Après les informations les plus exactes sur la requête de vos Genevois, j’ai trouvé que M. Tchoglokof a beaucoup de dettes, et que tout son bien est dissipé.

Pour ce qui regarde la manufacture des montres de Ferney, je vous ai déjà écrit de nous envoyer des montres de toute espèce, pour quelques milliers de roubles : je les prendrai toutes.

Le roi de Prusse a beau dire[3], Ali-bey est maître souverain de l’Égypte. Si je vais à Stamboul, je le ferai venir, afin que vous le puissiez voir de vos yeux. Et comme je ne doute point que vous ne me fassiez le plaisir d’accepter la place de patriarche, vous aurez la consolation d’administrer à Ali-bey le baptême par immersion, et par conséquent vous voudrez bien jusque-là ne point mourir de douleur de ce que je ne suis pas encore à Constantinople. Quelle est la pièce qui finit avant le troisième acte ? et quel est le roman qui abandonne son héros à moitié chemin, au bord d’une rivière ?

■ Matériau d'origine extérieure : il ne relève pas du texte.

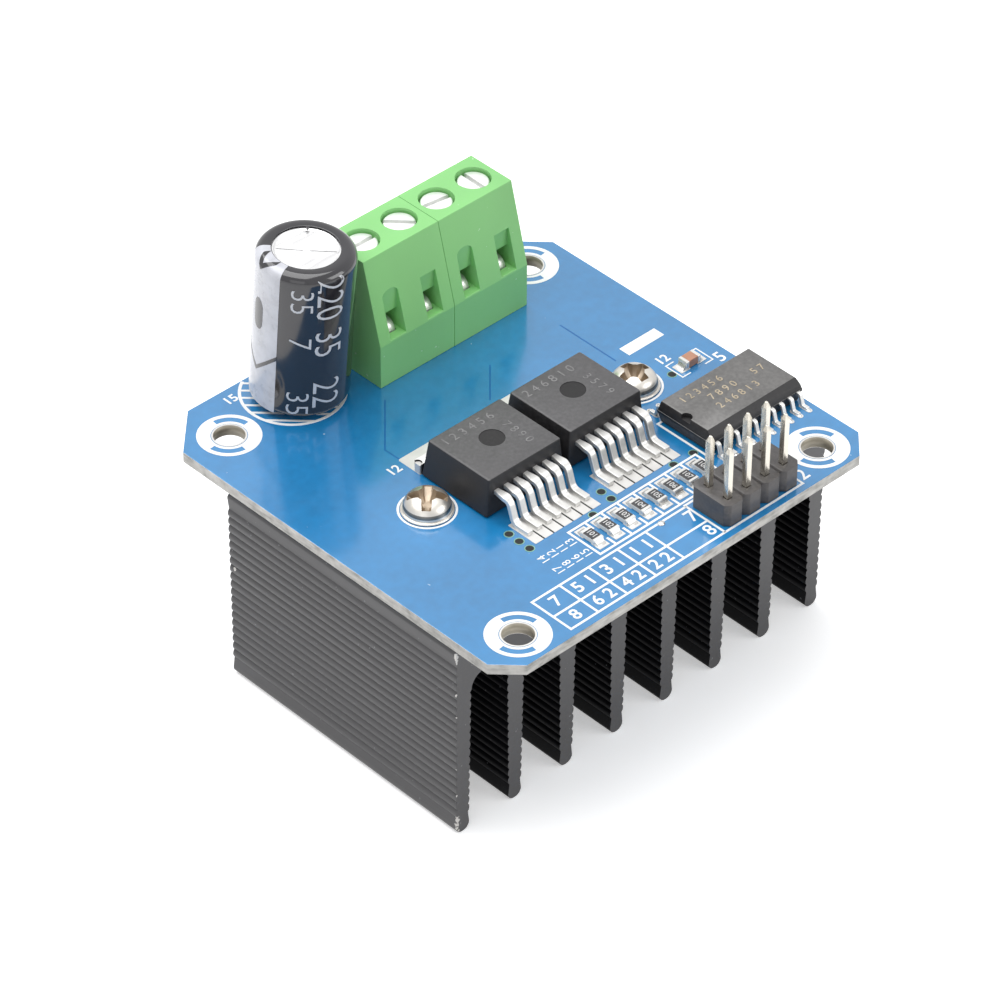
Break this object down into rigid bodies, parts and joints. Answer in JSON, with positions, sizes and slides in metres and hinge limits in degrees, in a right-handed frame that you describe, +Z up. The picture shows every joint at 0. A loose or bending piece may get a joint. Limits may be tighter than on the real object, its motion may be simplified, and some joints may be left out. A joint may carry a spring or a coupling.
{
  "type": "dc motor driver module",
  "caption": "Motor driver circuit board with power driver chips, screw terminals, a capacitor and a pin header, screwed onto a black finned heatsink.",
  "frame": {"origin": "middle of the footprint, on the surface that the fin tips stand on", "axes": "+X along the pin header's edge, +Y towards the screw terminals, +Z up out of the board"},
  "size_m": [0.05, 0.05, 0.0427],
  "materials": {
    "anodised_black": "black anodised, extruded, satin",
    "thermal_pad_grey": "matt",
    "board_blue": "glass-fibre board under blue solder mask, slightly glossy",
    "nickel": "nickel plated",
    "chip_black": "moulded, matt",
    "tinned": "tin plated, satin",
    "resistor_black": "glazed body with tinned ends",
    "ceramic_brown": "ceramic body with tinned ends",
    "aluminium": "bright, drawn",
    "sleeve_black": "shrink film, glossy",
    "green_plastic": "moulded, satin",
    "zinc": "zinc plated, bright",
    "header_black": "moulded, matt",
    "pin_metal": "tin plated brass, bright"
  },
  "bodies": {
    "module": {"heatsink": "anodised_black", "thermal_pad": "thermal_pad_grey", "circuit_board": "board_blue", "heatsink_screw_left": "nickel", "heatsink_screw_right": "nickel", "driver_body_left": "chip_black", "driver_body_right": "chip_black", "logic_chip": "chip_black", "driver_tab_left": "tinned", "driver_tab_right": "tinned", "driver_lead_left_1": "tinned", "driver_lead_left_2": "tinned", "driver_lead_left_3": "tinned", "driver_lead_left_4": "tinned", "driver_lead_left_5": "tinned", "driver_lead_left_6": "tinned", "driver_lead_left_7": "tinned", "driver_lead_right_1": "tinned", "driver_lead_right_2": "tinned", "driver_lead_right_3": "tinned", "driver_lead_right_4": "tinned", "driver_lead_right_5": "tinned", "driver_lead_right_6": "tinned", "driver_lead_right_7": "tinned", "resistor_1": "resistor_black", "resistor_2": "resistor_black", "resistor_3": "resistor_black", "resistor_4": "resistor_black", "resistor_5": "resistor_black", "resistor_6": "resistor_black", "resistor_7": "resistor_black", "resistor_8": "resistor_black", "ceramic_capacitor": "ceramic_brown", "capacitor_can": "aluminium", "capacitor_sleeve": "sleeve_black", "capacitor_lead_1": "tinned", "capacitor_lead_2": "tinned", "terminal_housing_left": "green_plastic", "terminal_housing_right": "green_plastic", "terminal_pin_1": "tinned", "terminal_pin_2": "tinned", "terminal_pin_3": "tinned", "terminal_pin_4": "tinned", "header_base": "header_black", "header_pin_1": "pin_metal", "header_pin_2": "pin_metal", "header_pin_3": "pin_metal", "header_pin_4": "pin_metal", "header_pin_5": "pin_metal", "header_pin_6": "pin_metal", "header_pin_7": "pin_metal", "header_pin_8": "pin_metal"},
    "clamp_screw_1": {"clamp_screw_1": "zinc"},
    "clamp_cage_1": {"clamp_cage_1": "zinc"},
    "clamp_screw_2": {"clamp_screw_2": "zinc"},
    "clamp_cage_2": {"clamp_cage_2": "zinc"},
    "clamp_screw_3": {"clamp_screw_3": "zinc"},
    "clamp_cage_3": {"clamp_cage_3": "zinc"},
    "clamp_screw_4": {"clamp_screw_4": "zinc"},
    "clamp_cage_4": {"clamp_cage_4": "zinc"}
  },
  "joints": [
    {"name": "clamp_screw_1_turn", "type": "hinge", "parent": "module", "child": "clamp_screw_1", "pos_m": [-0.0018, 0.01985, 0.02442], "axis": [0, 0, -1], "range_deg": [0, 2520.5]},
    {"name": "clamp_cage_1_lift", "type": "slide", "parent": "module", "child": "clamp_cage_1", "axis": [0, 0, 1], "range_m": [0, 0.00315]},
    {"name": "clamp_screw_2_turn", "type": "hinge", "parent": "module", "child": "clamp_screw_2", "pos_m": [0.0032, 0.01985, 0.02442], "axis": [0, 0, -1], "range_deg": [0, 2520.5]},
    {"name": "clamp_cage_2_lift", "type": "slide", "parent": "module", "child": "clamp_cage_2", "axis": [0, 0, 1], "range_m": [0, 0.00315]},
    {"name": "clamp_screw_3_turn", "type": "hinge", "parent": "module", "child": "clamp_screw_3", "pos_m": [0.0082, 0.01985, 0.02442], "axis": [0, 0, -1], "range_deg": [0, 2520.5]},
    {"name": "clamp_cage_3_lift", "type": "slide", "parent": "module", "child": "clamp_cage_3", "axis": [0, 0, 1], "range_m": [0, 0.00315]},
    {"name": "clamp_screw_4_turn", "type": "hinge", "parent": "module", "child": "clamp_screw_4", "pos_m": [0.0132, 0.01985, 0.02442], "axis": [0, 0, -1], "range_deg": [0, 2520.5]},
    {"name": "clamp_cage_4_lift", "type": "slide", "parent": "module", "child": "clamp_cage_4", "axis": [0, 0, 1], "range_m": [0, 0.00315]}
  ],
  "couplings": [
    {"joint": "clamp_screw_1_turn", "follows": "clamp_cage_1_lift", "rad_per_m": 13963},
    {"joint": "clamp_screw_2_turn", "follows": "clamp_cage_2_lift", "rad_per_m": 13963},
    {"joint": "clamp_screw_3_turn", "follows": "clamp_cage_3_lift", "rad_per_m": 13963},
    {"joint": "clamp_screw_4_turn", "follows": "clamp_cage_4_lift", "rad_per_m": 13963}
  ]
}
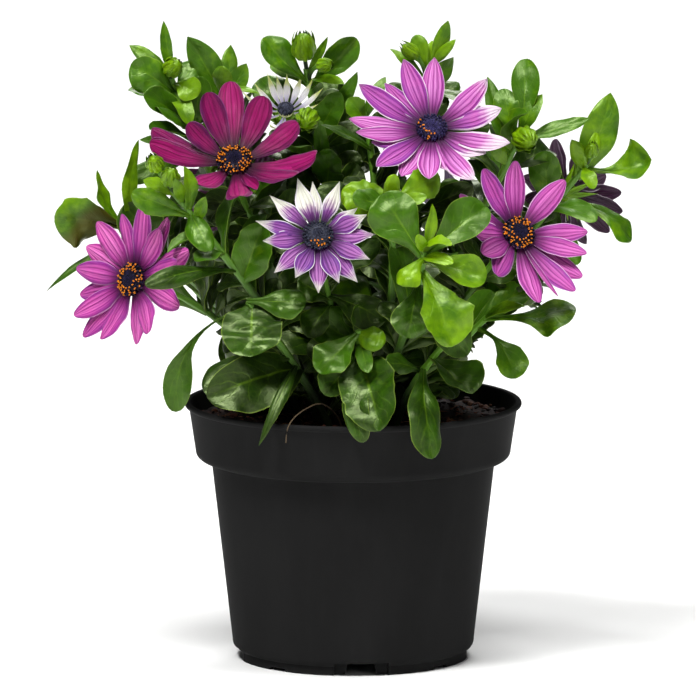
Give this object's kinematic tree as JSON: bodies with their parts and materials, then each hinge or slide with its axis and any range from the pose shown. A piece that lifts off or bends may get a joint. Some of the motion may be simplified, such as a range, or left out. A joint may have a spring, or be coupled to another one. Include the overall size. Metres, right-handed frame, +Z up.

8188. — DE MADAME LA DUCHESSE DE CHOISEUL[4].
Chanteloup, ce 24 janvier 1771.

Non, monsieur, il n’y a rien de comparable à votre Barmécide[5] ; rien de si charmant que la peinture que vous en faites ; rien de si délicat que les éloges que vous lui donnez ; rien de si séduisant que le désir de lui ressembler ; rien de si flatteur que le plaisir de s’y reconnaître. Loin de nous ces moralistes triviaux, ces casuistes imbéciles qui condamnent l’amour-propre. Sublime orgueil, père de Lucifer et père des vertus, je m’abandonne à vous ! si je savais faire des vers, j’en ferais à l’honneur de l’orgueil, comme vous en faites à celui de Barmécide. Mais je ne me sens point en

  1. Le prince Henri.
  2. L’abbé Chappe est auteur d’un Voyage en Sibérie, 1768, deux tomes en trois volumes in-4° et un atlas in-folio. Il parut un Antidote ou Examen du mauvais livre, magnifiquement imprimé, intitulé Voyage en Sibérie ; première partie, Saint-Pétersbourg, 1770, in-8° ; première et seconde parties, Amsterdam, 1771 et 1772, un volume in-8°. On attribue cet Antidote à Catherine II et au comte Schouvalow, mais il est aussi attribué à la princesse Daschkof ou d’Aschkof ; et si cette dame n’y a pas eu part, il paraît constant, par la lettre 8314, qu’au moins elle passait pour l’auteur. Il se peut que cette princesse, qui était très-liée avec Catherine, et qui avait pris part à la révolution de 1762, consentit à servir de masque à l’impératrice.
  3. Voyez lettre 8139.
  4. Correspondance complète de Mme du Deffant avec la duchesse de Choiseul, etc., publiée par le marquis de Sainte-Aulaire, tome Ier, page 322.
  5. L’Épître de Benaldaki à Caramouftée, femme de Giafar le Barmécide. Voyez tome X, page 440.